Andererseits sind sowohl die Mittel und Verfahren, mit welchen er seine Arbeiten kreiert, wie auch seine Sorgfalt und seine ingenieurhafte Präzision kennzeichnend für den modernen Wissenschaftler.

Der bezaubernde Charakter der Arbeiten jedoch ist ein Ergebnis der außergewöhnlichen Fähigkeit des Künstlers, diese Elemente in Einklang zu bringen, indem er die Aufmerksamkeit des Betrachters auf die Skulptur lenkt, die von mechanischer Natur ist, aber nichtsdestotrotz poetische, suggestive und hermetische Züge trägt.

Der Ausstellungstitel „Hermetic Mechanics“ deutet auf den versteckten und unergründlichen Charakter hin, der alle Arbeiten Kristoffer Myskjas verbindet und unterstreicht darüber hinaus deren vollständig geschlossene Systeme, unabhängige Mechanismen, die menschliche Interaktion gänzlich ausschließen. Myskja erschafft also Maschinen, die paradoxerweise unnütz sind, wobei er ihre Raison d’être abwandelt, die unverzichtbare Hilfe für menschliches Handeln bietet.

Ein Geist in der Maschine
Als Anfang des 19. Jahrhunderts das industrielle Zeitalter begann, setzte ein umfassender Wandel im Bereich der Produktion ein. Das alte Handwerk der Anfertigung von Schuhen oder Fässern – und eine Vielzahl anderer Dinge – wurde durch die Fähigkeiten von Maschinen ersetzt. Andererseits beraubte die Ausgliederung von Wissen, von Know-How an Maschinen jedoch der Menschheit ihr Gefühl für Ganzheit. Karl Marx bezeichnete diesen Effekt bekanntermaßen als Entfremdung; eine Erfahrung, bei der sich Techne, praktisches Wissen, in der Maschine materialisierte und der Mensch lediglich auf ein Zahnrad in der Produktion reduziert wurde.

150 Jahre später befinden wir uns noch immer in einer kapitalistischen Gesellschaft, wobei die Ausgliederung von Wissen, von Verständnis davon, wie Dinge zu tun sind, auf anderer Ebene gefährdet ist. Der französische Philosoph Bernard Stiegler hat uns in den letzten Jahren wiederholt darauf hingewiesen, dass Entfremdung nicht mehr nur auf die Anfertigung von Dingen beschränkt ist, sondern sich auf das Leben selbst, auf den Bios, ausgedehnt hat. Wir seien von Maschinen umgeben, oder vielmehr von Black-Boxen mit vorformatierten Standards, die angeben, wie wir zu handeln, zu denken und zu leben haben. Wenn wir, in unserem innersten sozialen und emotionalen Dasein, im Begriff seien, in ein weiteres entfremdetes Stadium zu gelangen, seien wir tatsächlich nicht nur Zahnräder in der Maschine, sondern selbst Maschinen, warnt Stiegler.

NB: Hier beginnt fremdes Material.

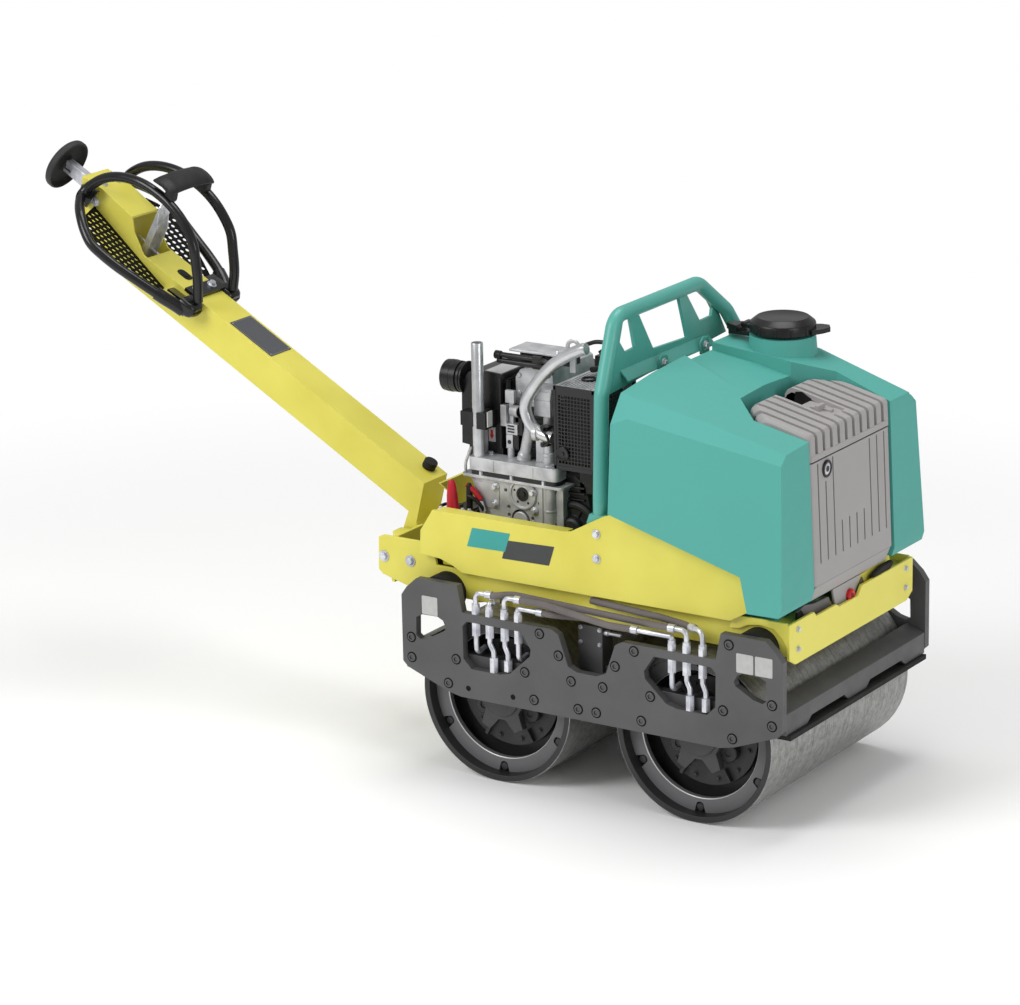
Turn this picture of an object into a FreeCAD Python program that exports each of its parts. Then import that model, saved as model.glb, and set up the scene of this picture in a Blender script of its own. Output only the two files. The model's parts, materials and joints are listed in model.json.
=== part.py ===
import FreeCAD, Part
import Sketcher
import math
import os
import re

# Walk-behind roller with two drums, in millimetres. It is built about the point on the ground
# midway between the drums, +X towards the water tank and +Y towards the machine's left side,
# and set along X by centre_shift, so that the origin lies under the middle of the machine.

Vec = FreeCAD.Vector
doc = FreeCAD.newDocument("roller")

# Driving dimensions. Each one is a size that can be changed by itself.
SIZES = {
    "centre_shift": 632,
    # drums and what carries them
    "drum_radius": 200,
    "drum_wall": 15,
    "drum_gap": 5,
    "drum_apart": 125,
    "web_inset": 80,
    "web_thickness": 20,
    "ring_width": 35,
    "ring_thickness": 14,
    "ring_recess": 28,
    "hub_radius": 130,
    "hub_thickness": 18,
    "stub_radius": 35,
    "boss_radius": 47,
    "shaft_clearance": 0.1,
    "fit_gap": 0.3,
    # side plates of the drum frame
    "frame_width": 700,
    "plate_thickness": 20,
    "plate_overhang": 40.5,
    "plate_rise": 5,
    "tower_height": 63,
    "tower_datum": 468,
    # sprung chassis
    "mount_length": 45,
    "mount_radius": 48,
    "mount_inset": 90,
    "rail_thickness": 8,
    "panel_step": 20,
    "panel_thickness": 6,
    "panel_bottom": 484,
    "panel_top": 625,
    "peak_height": 681,
    "deck_height": 470,
    "deck_thickness": 8,
    "tail_overhang": 108,
    "nose_setback": 16,
    "bulkhead_setback": 37,
    # drawbar
    "pivot_overhang": 177,
    "pivot_height": 455,
    "pin_radius": 10,
    "beam_width": 100,
    "beam_depth": 89,
    "beam_rise": 141,
    "beam_length": 974,
    "beam_slope": 29.75,
    "beam_wall": 4,
    "side_clearance": 5.5,
    "handle_tube": 12.5,
    "loop_gap": 21,
    "stop_reach": 1302,
    "pad_radius": 77,
    # water tank and front unit
    "tank_rear": 58,
    "tank_setback": 24,
    "tank_top": 977,
    "tank_slope": 0.2177,
    "tank_bottom": 521,
    "tank_half_width": 343,
    "cap_across": 200,
    "cap_along": 197,
    "cap_radius": 76,
    "neck_top": 1008,
    "recess_half_width": 190,
    "cover_clearance": 5,
    "door_bottom": 553,
    "door_top": 829,
    "door_thickness": 5,
    # roll bar and engine
    "bar_tube": 17,
    "bar_height": 1105,
    "bar_half_width": 183,
    "engine_face": 190,
    # hydraulic lines
    "hose_radius": 8,
    "pipe_radius": 6,
    "fitting_radius": 10.5,
}

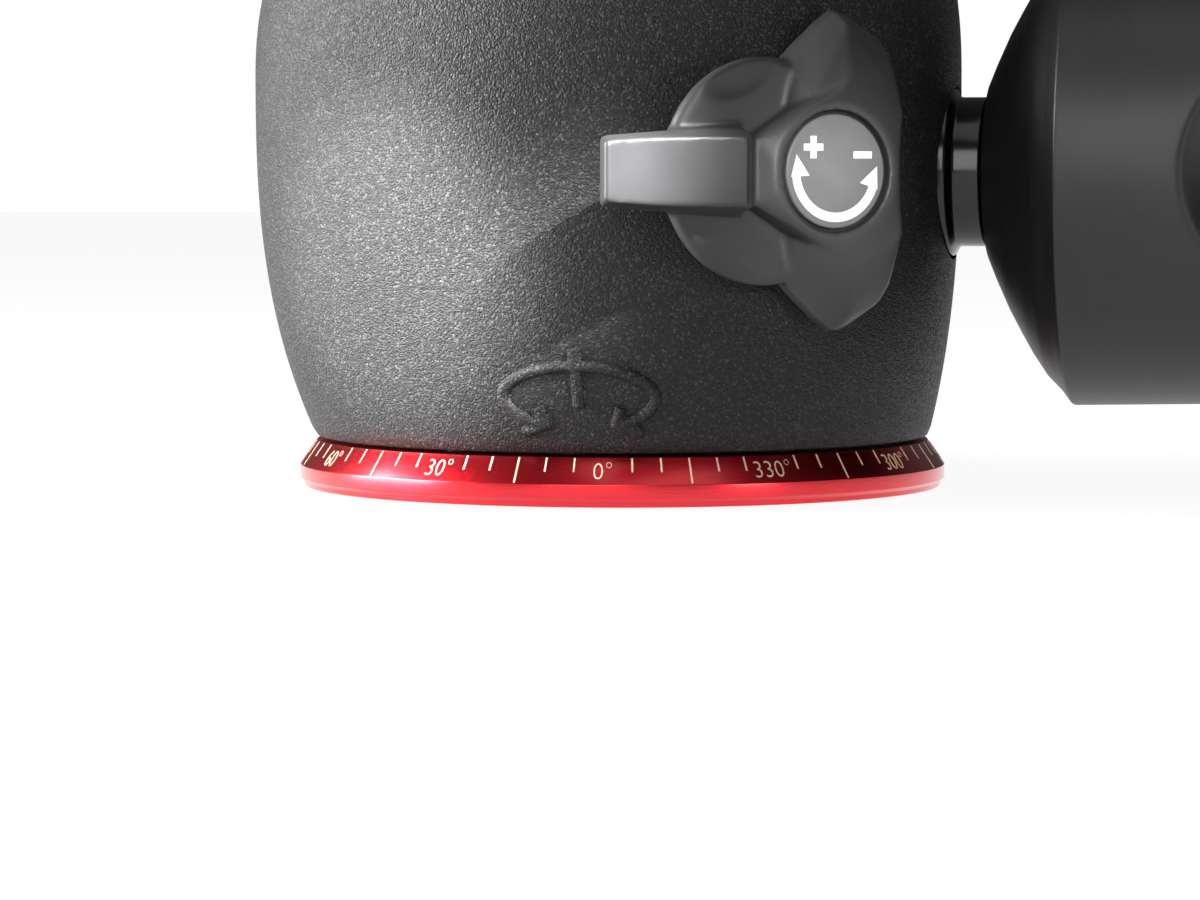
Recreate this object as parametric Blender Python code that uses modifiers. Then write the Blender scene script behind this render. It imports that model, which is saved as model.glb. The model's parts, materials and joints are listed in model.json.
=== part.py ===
"""Tripod ball head with a graduated panning base, built as separate pieces."""
import math

import bmesh
import bpy
from mathutils import Matrix, Vector

MM = 0.001
GAP = 0.3                  # clearance left between neighbouring pieces, mm
MERGE = 0.00001            # merge distance of turned pieces, metres

# Panning base, all sizes in millimetres
RING_RADIUS = 30.0         # widest line of the degree ring
RING_TOP_RADIUS = 28.4
RING_FOOT_RADIUS = 29.6
RING_RIDGE_Z = 2.3
RING_TOP_Z = 4.6
BASE_RADIUS = 25.2
SOCKET_RADIUS = 4.76       # 3/8 inch tripod thread
SPINDLE_RADIUS = 10.0
SCREW_CIRCLE = 17.0

# Housing
BODY_RADIUS = 32.7         # mean radius at the widest height
BODY_WAIST_Z = 38.0        # height of the widest section
BODY_FLARE = 4.4           # how much narrower the foot is
BODY_SHOULDER = 5.2        # how far the top is drawn in, 20 mm above the waist
BODY_BELOW = 33.0          # heights over which the flare, the shoulder and the lean act
BODY_ABOVE = 20.0
BODY_LEAN_ABOVE = 23.0
BODY_LEAN = 1.3            # sideways shift of the widest section
BODY_FOOT_Z = 4.9
BODY_TOP_Z = 61.0
BORE_RADIUS = 21.3         # chamber for the ball and its cup
CHAMBER_Z = 24.5
NUT_BORE = 12.6
WEB_Z = (8.6, 15.3)        # web that the spindle turns in

# Ball, stem and limits
BALL_RADIUS = 21.0
BALL_Z = 57.0
SEAT_RADIUS = BALL_RADIUS + GAP
COLLAR_TOP_Z = 64.5
STEM_RADIUS = 7.0
NOTCH_RADIUS = 7.9         # drop notch for the 90 degree position

# Controls: direction from the front towards the right, degrees, and height
MAIN_AZIMUTH = 78.0
FRICTION_AZIMUTH = 28.0
PAN_AZIMUTH = 180.0
LOCK_Z = 29.3
PAN_LOCK_Z = 11.95
WEDGE_SLOPE = math.radians(23.4)
WEDGE_NOSE = 12.8          # inner and outer ends of the wedges, from the pan axis
WEDGE_BACK = 20.6
MAIN_TIP = 1.5             # threaded tips that draw the wedges and the shoe along
FRICTION_TIP = 1.2
PAN_TIP = 0.9

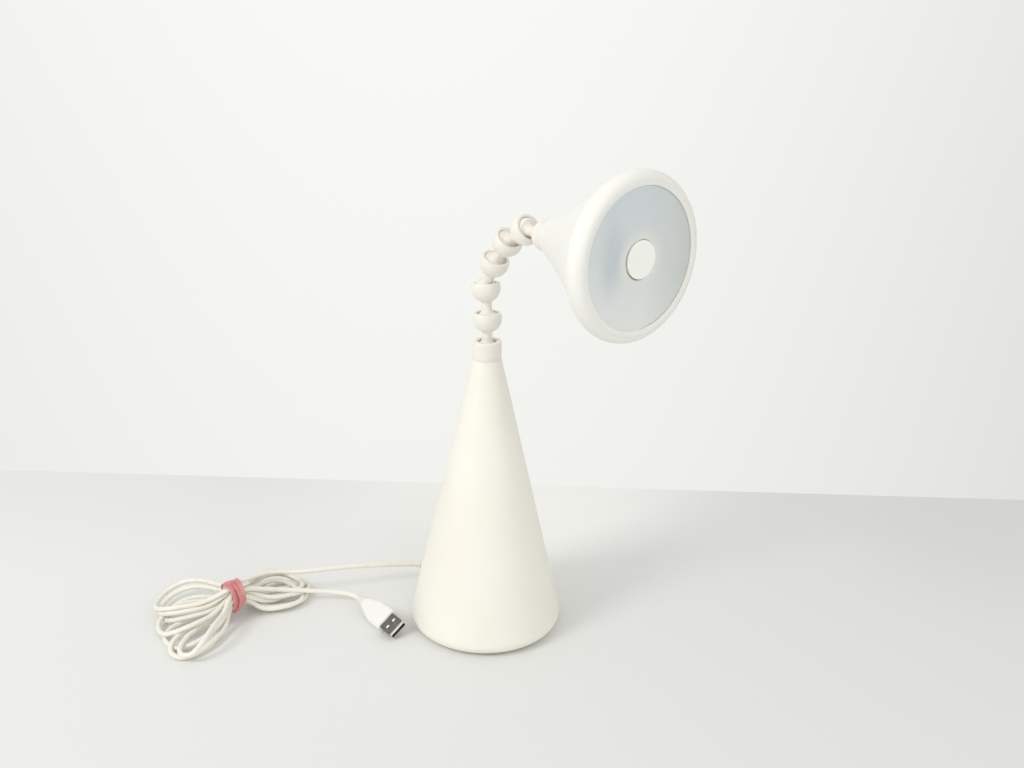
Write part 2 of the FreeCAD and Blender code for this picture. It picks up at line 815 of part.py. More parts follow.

Was sollten wir tun? Mancher mag eine technikfeindliche Position anregen, in der auf digitale Maschinen per se, die in hohem Maße Teil der Gesellschaft sind, verzichtet werden sollte. Aber ein nostalgischer Utopismus, der auf die goldenen Zeiten zurück blickt, kann kaum eine Lösung darstellen. Eine andere Möglichkeit, mit diesem Problem umzugehen, könnte jedoch von pädagogischen Modellen vorgestellt werden, die uns unser Dilemma verständlich machen und uns an den Wert erinnern, die Dinge selbständig anzugehen.

Die Kunst von Kristoffer Myskjas führt genau diese kritische Arbeit aus: All seine Maschinen und ihre Einzelteile wurden gänzlich von ihm selbst angefertigt, um uns an den zeitlosen Wert von Techne zu erinnern. Die Essenz der Maschine, daran sollten wir denken, ist die, das Individuum von der anstrengenden Pflicht zu befreien, Dinge zu tun; bei Myskja jedoch wird die Maschine zum Gegenteil dessen.

Das präindustrielle Konzept der Techne wird wie ein Trojanisches Pferd sowohl in die physische Maschine, als auch in die Maschine als kulturelle Metapher für Fortschritt geschmuggelt. Myskjas Vorstellung von Aufgeklärtheit ist folglich nicht die, eine weitere Maschine hinzuzufügen, die unsere Arbeit erledigt, sondern vielmehr, pädagogische Maschinen zu erschaffen, die uns an den Wert erinnern, Dinge selbständig anzugehen.